Bryce Zabel, president and CEO of the Academy of Television Arts & Sciences, said the organization came close to canceling the whole event. They decided to go ahead on Nov. 4 despite the prospect of head-to-head competition with the seventh game of Major League Baseball's World Series.

Emmy officials gambled that they'd have the night to themselves, as statistics show that only one in six World Series last the full seven games. They lost, and Emmy broadcaster CBS was decisively beaten in the ratings by Fox's New York Yankees-Arizona Diamondbacks telecast.

Zabel expressed annoyance that Fox Sports reported Emmy winners during a game that aired live, providing spoilers to West Coast viewers for whom the CBS telecast was tape delayed. That likely cost CBS viewers during the crucial November sweeps.

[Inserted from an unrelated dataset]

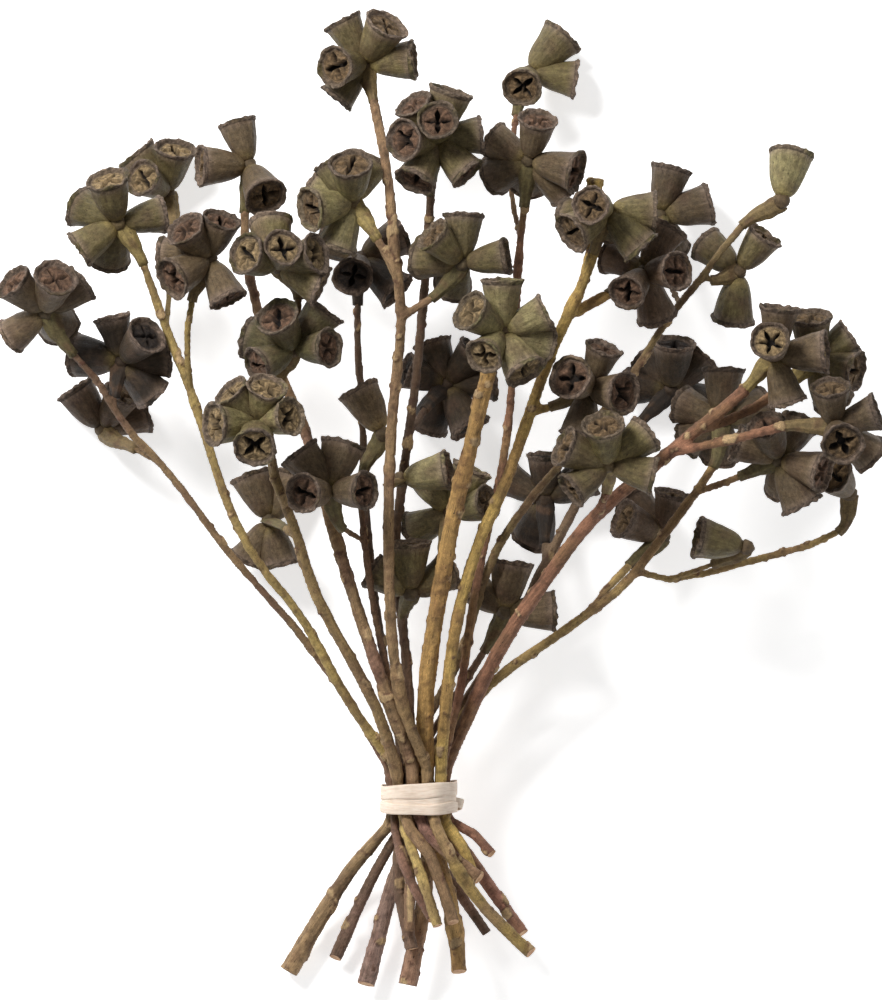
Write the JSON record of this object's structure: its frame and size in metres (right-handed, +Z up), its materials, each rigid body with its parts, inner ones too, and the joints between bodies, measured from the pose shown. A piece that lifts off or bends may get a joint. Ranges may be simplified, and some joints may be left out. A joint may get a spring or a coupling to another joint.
{
  "type": "bunch of dried eucalyptus",
  "caption": "Hand-tied bunch of dried eucalyptus: woody stems carry bell-shaped seed capsules on flat stalks, held by a flat rubber band, lying down.",
  "frame": {"origin": "centre of the bounding box in x and y, on the surface the bunch lies on", "axes": "+Y from the cut ends to the heads, +X to the right seen from above, +Z up from the surface"},
  "size_m": [0.3368, 0.3744, 0.1267],
  "materials": {
    "stem_left_outer": "dry matt bark",
    "stem_left_green": "dry matt bark",
    "stem_left_olive": "dry matt bark",
    "stem_mauve": "dry matt bark",
    "stem_slim": "dry matt bark",
    "stem_central": "dry matt bark",
    "stem_back_dark": "dry matt bark",
    "stem_back_middle": "dry matt bark",
    "stem_golden_thick": "dry matt bark",
    "stem_golden_slim": "dry matt bark",
    "stem_reddish": "dry matt bark",
    "stem_red_thick": "dry matt bark",
    "stem_right_green": "dry matt bark",
    "stem_short_back": "dry matt bark",
    "stem_grey_back": "dry matt bark",
    "stem_long_olive": "dry matt bark",
    "capsules_far_left": "dry matt woody capsule",
    "capsules_low_left": "dry matt woody capsule",
    "capsules_left_inner": "dry matt woody capsule",
    "capsules_left_high": "dry matt woody capsule",
    "capsules_left_mid": "dry matt woody capsule",
    "capsules_left_top": "dry matt woody capsule",
    "capsules_centre_left": "dry matt woody capsule",
    "capsules_front_left": "dry matt woody capsule",
    "capsules_left_low_pair": "dry matt woody capsule",
    "capsules_cream_pair": "dry matt woody capsule",
    "capsules_trio": "dry matt woody capsule",
    "capsules_single_middle": "dry matt woody capsule",
    "capsules_star_pair": "dry matt woody capsule",
    "capsules_crown": "dry matt woody capsule",
    "capsules_upper_left": "dry matt woody capsule",
    "capsules_centre_fork": "dry matt woody capsule",
    "capsules_single_right": "dry matt woody capsule",
    "capsules_dark_star": "dry matt woody capsule",
    "capsules_top_star": "dry matt woody capsule",
    "capsules_upright_pair": "dry matt woody capsule",
    "capsules_shadow": "dry matt woody capsule",
    "capsules_front_middle": "dry matt woody capsule",
    "capsules_pale_pair": "dry matt woody capsule",
    "capsules_upper_right": "dry matt woody capsule",
    "capsules_right_stars": "dry matt woody capsule",
    "capsules_right_brown": "dry matt woody capsule",
    "capsules_top_right_low": "dry matt woody capsule",
    "capsules_top_right_high": "dry matt woody capsule",
    "capsules_star_right": "dry matt woody capsule",
    "capsules_front_right": "dry matt woody capsule",
    "capsules_far_right": "dry matt woody capsule",
    "capsules_far_right_star": "dry matt woody capsule",
    "capsules_right_mid": "dry matt woody capsule",
    "capsules_right_five": "dry matt woody capsule",
    "capsules_right_tip": "dry matt woody capsule",
    "capsules_right_single": "dry matt woody capsule",
    "capsules_right_low": "dry matt woody capsule",
    "capsules_short_pair": "dry matt woody capsule",
    "capsules_right_dark": "dry matt woody capsule",
    "capsules_behind": "dry matt woody capsule",
    "capsules_right_pale": "dry matt woody capsule",
    "capsules_right_trio": "dry matt woody capsule",
    "capsules_right_upper_back": "dry matt woody capsule",
    "tie_band": "soft matt rubber"
  },
  "bodies": {
    "root": {"stem_left_outer": "stem_left_outer", "stem_left_green": "stem_left_green", "stem_left_olive": "stem_left_olive", "stem_mauve": "stem_mauve", "stem_slim": "stem_slim", "stem_central": "stem_central", "stem_back_dark": "stem_back_dark", "stem_back_middle": "stem_back_middle", "stem_golden_thick": "stem_golden_thick", "stem_golden_slim": "stem_golden_slim", "stem_reddish": "stem_reddish", "stem_red_thick": "stem_red_thick", "stem_right_green": "stem_right_green", "stem_short_back": "stem_short_back", "stem_grey_back": "stem_grey_back", "stem_long_olive": "stem_long_olive", "capsules_far_left": "capsules_far_left", "capsules_low_left": "capsules_low_left", "capsules_left_inner": "capsules_left_inner", "capsules_left_high": "capsules_left_high", "capsules_left_mid": "capsules_left_mid", "capsules_left_top": "capsules_left_top", "capsules_centre_left": "capsules_centre_left", "capsules_front_left": "capsules_front_left", "capsules_left_low_pair": "capsules_left_low_pair", "capsules_cream_pair": "capsules_cream_pair", "capsules_trio": "capsules_trio", "capsules_single_middle": "capsules_single_middle", "capsules_star_pair": "capsules_star_pair", "capsules_crown": "capsules_crown", "capsules_upper_left": "capsules_upper_left", "capsules_centre_fork": "capsules_centre_fork", "capsules_single_right": "capsules_single_right", "capsules_dark_star": "capsules_dark_star", "capsules_top_star": "capsules_top_star", "capsules_upright_pair": "capsules_upright_pair", "capsules_shadow": "capsules_shadow", "capsules_front_middle": "capsules_front_middle", "capsules_pale_pair": "capsules_pale_pair", "capsules_upper_right": "capsules_upper_right", "capsules_right_stars": "capsules_right_stars", "capsules_right_brown": "capsules_right_brown", "capsules_top_right_low": "capsules_top_right_low", "capsules_top_right_high": "capsules_top_right_high", "capsules_star_right": "capsules_star_right", "capsules_front_right": "capsules_front_right", "capsules_far_right": "capsules_far_right", "capsules_far_right_star": "capsules_far_right_star", "capsules_right_mid": "capsules_right_mid", "capsules_right_five": "capsules_right_five", "capsules_right_tip": "capsules_right_tip", "capsules_right_single": "capsules_right_single", "capsules_right_low": "capsules_right_low", "capsules_short_pair": "capsules_short_pair", "capsules_right_dark": "capsules_right_dark", "capsules_behind": "capsules_behind", "capsules_right_pale": "capsules_right_pale", "capsules_right_trio": "capsules_right_trio", "capsules_right_upper_back": "capsules_right_upper_back", "tie_band": "tie_band"}
  },
  "joints": []
}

The Emmys had not conflicted with a major sports event since 1960, when the ceremony went up against a Floyd Patterson-Ingemar Johansson heavyweight title bout. Emmy didn't have to fight for viewers back then, as the bout was only on radio.

Overall, HBO won 16 Emmys during the two ceremonies (Sunday and Sept. 8's creative arts awards), which tied it with NBC.

Other statues were awarded to productions on Bravo (three for Cirque du Soleil's Dralion), Discovery Networks (three), Sci Fi Channel (two), Turner Network Television (2) and A&E Network, American Movie Classics, Comedy Central and Nickelodeon, one each.